Idaho Department of Parks and Recreation

Agency overview
- Formed: 1965
- Jurisdiction: Government of Idaho
- Headquarters: 5657 E Warm Springs Ave, Boise, ID 83716
- Agency executive: Susan E. Buxton, Director;
- Website: Official

= Idaho Department of Parks and Recreation =

State agency in Idaho, United States

The Idaho Department of Parks and Recreation (IDPR) is a state-level government agency of Idaho that manages state parks throughout Idaho as well as the registration programs for boats, snowmobiles and other off-highway vehicles.

==History==
Idaho's oldest state park, Heyburn, was created in 1908, the first state park in the state and in the Pacific Northwest. For much of the park system's history, it was managed by the Idaho Department of Lands, and briefly by the Idaho Transportation Department in the late 1940s. A professional park management agency wasn't created until 1965, this being a qualification both for the donation of Harriman State Park and for federal Land and Water Conservation Fund money. Those federal grants, largely raised from fees charged to oil companies for offshore drilling, brought $60 million into Idaho for city and county parks as well as state parks. In 1981, the Department of Parks and Recreation began charging entrance fees, which support park operations and maintenance. Total visitation across the system is more than 4.5 million annually.

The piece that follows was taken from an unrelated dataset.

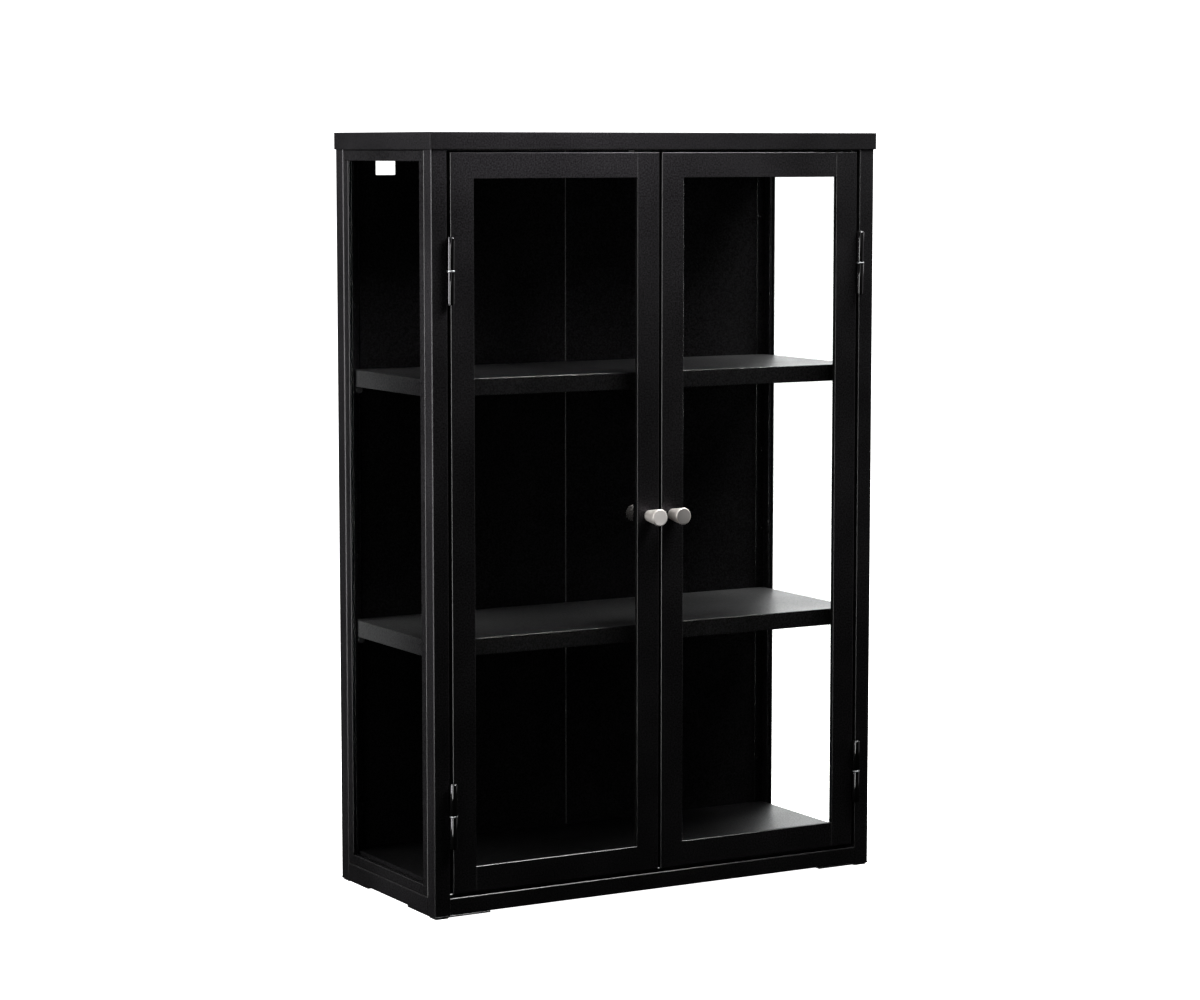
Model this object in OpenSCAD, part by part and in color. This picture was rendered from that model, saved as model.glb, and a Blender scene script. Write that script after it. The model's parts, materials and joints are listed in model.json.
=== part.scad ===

== Programs and structure ==
The department's mission statement is "to improve the quality of life in Idaho through outdoor recreation and resource stewardship." The department has the dual duty of "protecting and preserving the resources of the state park system and of providing recreation opportunities and facilities for public use." The park system has four classifications: natural parks, which preserve significant natural resources; recreation parks, which offer opportunities for outdoor activities; heritage parks, which preserve and interpret sites of cultural importance; and recreation trailways. As of 2018, IDPR managed 27 state parks, a count that includes the state-managed City of Rocks National Reserve.